In the Appalachian Basin these number could be even more staggering, as wellhead prices for many wells in Utica and Marcellus Shales in the state of Ohio, Pennsylvania, and West Virginia have realized a local natural gas price decline of 60 percent in the last five years, as a result of dramatic increases in natural gas production.
Activists use methane regulations as cover for real agenda: to ban fracking
According the Bluegreen Alliance website,
“[A]s we face increasingly severe impacts of environmental challenges like climate change and adapt to an interconnected global economy, we can no longer choose one or the other. We believe we can and must choose both.”
However, the primary groups behind the Bluegreen Alliance do not want to “choose both” and do not offer an “all of the above” energy platform — they simply want to ban fracking. Period. The proposed methane regulations and groups that support them, which include many outside the mainstream activist groups, including Sierra Club, Natural Resources Defense Council have made it clear that their goal is to stop all oil and natural gas development in Ohio, not to simply regulate methane. According to Sierra Club’s campaign against natural gas website,
“Fracking for natural gas damages the land, pollutes water and air, and causes illness in surrounding communities. It is also a major threat to our climate. It is clear that we cannot transition from one fossil fuel to another and expect to see major climate benefits. We need to move beyond natural gas.”
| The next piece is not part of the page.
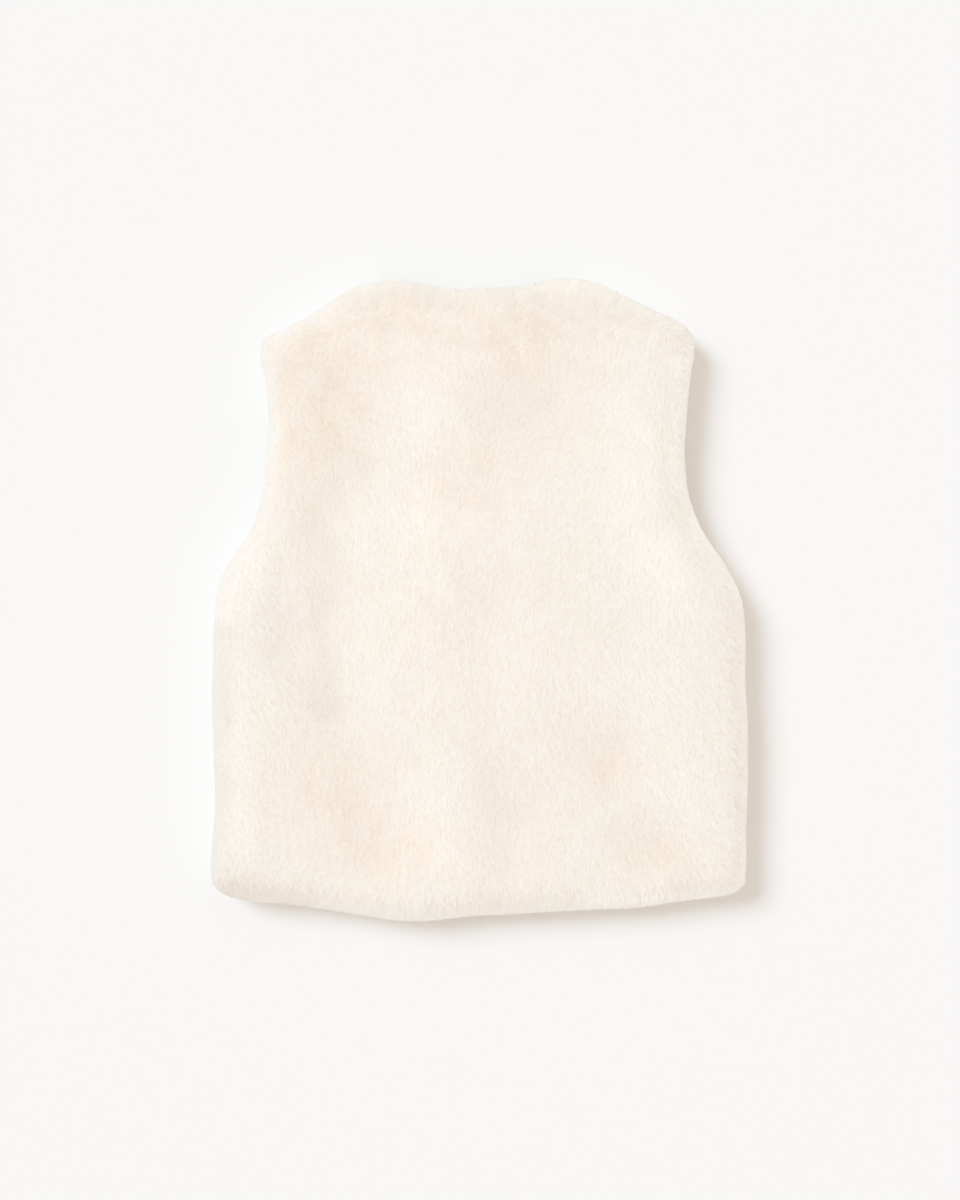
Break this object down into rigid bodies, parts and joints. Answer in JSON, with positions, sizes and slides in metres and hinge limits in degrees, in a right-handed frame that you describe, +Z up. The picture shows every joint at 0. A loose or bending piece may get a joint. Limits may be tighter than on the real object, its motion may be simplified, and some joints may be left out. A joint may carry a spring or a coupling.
{
  "type": "faux fur vest",
  "caption": "Sleeveless cream faux fur vest for a small child, laid flat with its back up, round front neck, deep armholes and a straight hem.",
  "frame": {"origin": "middle of the vest's outline, on the surface that it lies on", "axes": "+Z up from that surface, +Y from the hem to the neck, +X to the right of someone who looks down on the back"},
  "size_m": [0.343, 0.4085, 0.0295],
  "materials": {
    "cream_pile": "soft matt plush pile on a knitted backing"
  },
  "bodies": {
    "root": {"back": "cream_pile", "front_left": "cream_pile", "front_right": "cream_pile"}
  },
  "joints": []
}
So while these groups are trying to play the jobs card to sell more regulations, in Ohio these “new jobs” for methane mitigation are already in fact in existence. In reality, these anti-fracking groups have one goal— and that is to fundamentally and completely abolish all development of oil and natural gas. As the US Chamber recently reported, had these groups been successful in their quest, Ohio would have lost over a hundred thousand jobs over the past five years.